Available data:
* * *
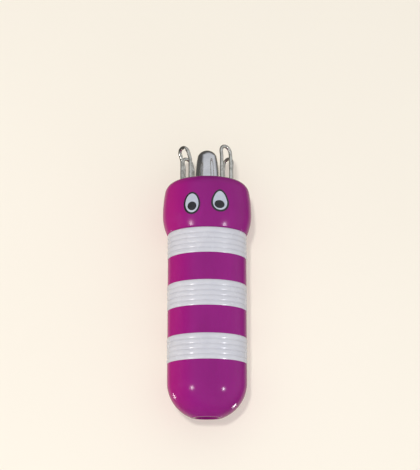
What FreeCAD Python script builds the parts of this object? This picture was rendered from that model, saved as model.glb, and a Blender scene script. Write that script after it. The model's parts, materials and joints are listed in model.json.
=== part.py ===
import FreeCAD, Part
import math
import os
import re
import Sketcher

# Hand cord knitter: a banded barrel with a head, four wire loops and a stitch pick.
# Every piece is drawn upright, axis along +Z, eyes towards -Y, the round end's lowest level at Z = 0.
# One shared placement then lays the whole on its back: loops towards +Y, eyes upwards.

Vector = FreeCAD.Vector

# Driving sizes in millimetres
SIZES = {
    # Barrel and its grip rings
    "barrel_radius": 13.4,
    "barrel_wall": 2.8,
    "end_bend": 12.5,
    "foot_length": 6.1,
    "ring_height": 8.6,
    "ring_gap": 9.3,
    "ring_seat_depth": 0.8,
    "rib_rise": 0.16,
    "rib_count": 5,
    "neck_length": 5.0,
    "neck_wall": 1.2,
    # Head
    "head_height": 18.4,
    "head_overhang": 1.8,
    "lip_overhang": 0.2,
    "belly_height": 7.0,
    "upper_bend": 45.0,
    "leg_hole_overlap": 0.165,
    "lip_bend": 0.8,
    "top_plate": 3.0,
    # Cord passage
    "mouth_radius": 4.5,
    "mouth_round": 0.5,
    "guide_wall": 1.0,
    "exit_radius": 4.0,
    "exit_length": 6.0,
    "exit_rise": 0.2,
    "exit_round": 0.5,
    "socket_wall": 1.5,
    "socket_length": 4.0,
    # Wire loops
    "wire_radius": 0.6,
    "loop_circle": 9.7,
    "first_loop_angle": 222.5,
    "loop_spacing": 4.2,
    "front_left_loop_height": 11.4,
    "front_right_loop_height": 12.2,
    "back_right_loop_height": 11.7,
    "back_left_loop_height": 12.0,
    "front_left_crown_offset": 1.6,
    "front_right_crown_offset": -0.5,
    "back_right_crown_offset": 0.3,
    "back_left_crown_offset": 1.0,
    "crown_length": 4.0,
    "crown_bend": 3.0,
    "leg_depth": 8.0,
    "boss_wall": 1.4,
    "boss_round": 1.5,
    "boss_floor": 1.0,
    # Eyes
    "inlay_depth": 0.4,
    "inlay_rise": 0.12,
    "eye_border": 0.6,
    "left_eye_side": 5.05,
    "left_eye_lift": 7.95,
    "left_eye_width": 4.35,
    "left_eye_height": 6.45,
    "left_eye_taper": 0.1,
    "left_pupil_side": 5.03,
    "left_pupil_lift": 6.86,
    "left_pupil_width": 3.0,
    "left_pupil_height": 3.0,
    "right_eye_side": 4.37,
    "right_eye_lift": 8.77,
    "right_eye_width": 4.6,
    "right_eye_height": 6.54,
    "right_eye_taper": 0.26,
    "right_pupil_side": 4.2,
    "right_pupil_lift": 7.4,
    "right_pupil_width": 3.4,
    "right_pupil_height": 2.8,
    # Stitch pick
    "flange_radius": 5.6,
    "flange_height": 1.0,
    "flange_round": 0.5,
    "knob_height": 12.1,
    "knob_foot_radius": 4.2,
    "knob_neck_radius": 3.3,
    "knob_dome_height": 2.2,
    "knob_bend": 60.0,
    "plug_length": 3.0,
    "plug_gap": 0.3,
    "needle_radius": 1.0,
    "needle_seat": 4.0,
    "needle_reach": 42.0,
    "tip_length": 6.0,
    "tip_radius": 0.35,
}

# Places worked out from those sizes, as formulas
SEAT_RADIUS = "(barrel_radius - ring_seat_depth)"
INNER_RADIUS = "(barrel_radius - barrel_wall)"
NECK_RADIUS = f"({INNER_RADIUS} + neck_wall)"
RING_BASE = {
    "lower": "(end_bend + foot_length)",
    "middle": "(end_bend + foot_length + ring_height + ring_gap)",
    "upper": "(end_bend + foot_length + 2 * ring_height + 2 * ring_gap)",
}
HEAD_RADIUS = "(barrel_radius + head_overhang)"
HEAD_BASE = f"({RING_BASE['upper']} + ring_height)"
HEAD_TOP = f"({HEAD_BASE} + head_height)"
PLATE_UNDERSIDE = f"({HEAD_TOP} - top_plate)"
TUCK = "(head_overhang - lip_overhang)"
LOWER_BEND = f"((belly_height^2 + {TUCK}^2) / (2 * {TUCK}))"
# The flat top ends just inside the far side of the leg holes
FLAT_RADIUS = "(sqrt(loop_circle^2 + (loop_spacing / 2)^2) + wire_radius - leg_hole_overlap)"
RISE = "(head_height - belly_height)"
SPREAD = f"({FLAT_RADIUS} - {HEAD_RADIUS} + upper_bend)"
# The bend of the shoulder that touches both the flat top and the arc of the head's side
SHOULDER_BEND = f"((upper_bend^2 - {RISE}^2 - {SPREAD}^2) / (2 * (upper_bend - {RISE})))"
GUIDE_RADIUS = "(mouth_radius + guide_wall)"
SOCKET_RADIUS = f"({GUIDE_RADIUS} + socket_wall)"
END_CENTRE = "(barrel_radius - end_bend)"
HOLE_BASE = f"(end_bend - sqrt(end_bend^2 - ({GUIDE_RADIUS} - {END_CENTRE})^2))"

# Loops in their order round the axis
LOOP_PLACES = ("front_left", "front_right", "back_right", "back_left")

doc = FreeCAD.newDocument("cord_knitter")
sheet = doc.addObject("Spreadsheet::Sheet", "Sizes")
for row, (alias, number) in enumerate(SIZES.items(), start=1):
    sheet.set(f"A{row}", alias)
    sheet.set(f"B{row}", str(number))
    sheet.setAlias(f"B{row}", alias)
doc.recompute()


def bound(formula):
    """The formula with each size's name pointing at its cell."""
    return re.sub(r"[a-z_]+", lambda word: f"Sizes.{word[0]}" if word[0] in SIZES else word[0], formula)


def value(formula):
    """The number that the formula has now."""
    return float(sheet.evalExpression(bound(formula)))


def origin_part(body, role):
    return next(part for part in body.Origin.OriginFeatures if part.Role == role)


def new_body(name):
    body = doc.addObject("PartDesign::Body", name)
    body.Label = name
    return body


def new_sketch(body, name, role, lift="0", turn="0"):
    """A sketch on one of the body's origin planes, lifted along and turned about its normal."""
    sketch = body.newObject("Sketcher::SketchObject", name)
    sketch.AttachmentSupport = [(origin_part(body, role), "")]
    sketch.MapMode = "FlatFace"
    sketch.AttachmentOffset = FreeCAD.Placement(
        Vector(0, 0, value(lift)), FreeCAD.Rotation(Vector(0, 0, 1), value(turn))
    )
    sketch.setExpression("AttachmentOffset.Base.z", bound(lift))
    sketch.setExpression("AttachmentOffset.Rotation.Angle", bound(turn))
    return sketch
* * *
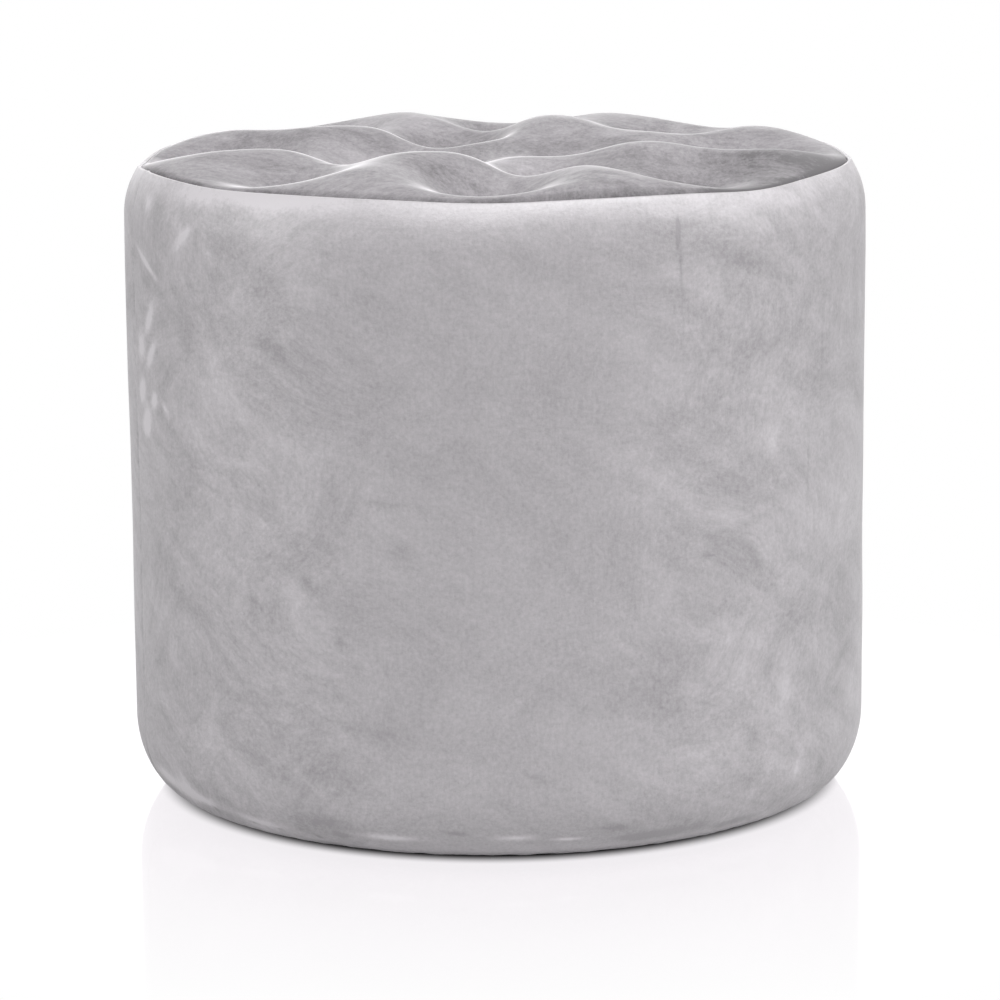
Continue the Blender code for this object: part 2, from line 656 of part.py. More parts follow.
* * *
In the listing above, find the line with "What FreeCAD Python" and the line with "import Sketcher", then print exactly those lines and every line between them.

Task answer:
What FreeCAD Python script builds the parts of this object? This picture was rendered from that model, saved as model.glb, and a Blender scene script. Write that script after it. The model's parts, materials and joints are listed in model.json.
=== part.py ===
import FreeCAD, Part
import math
import os
import re
import Sketcher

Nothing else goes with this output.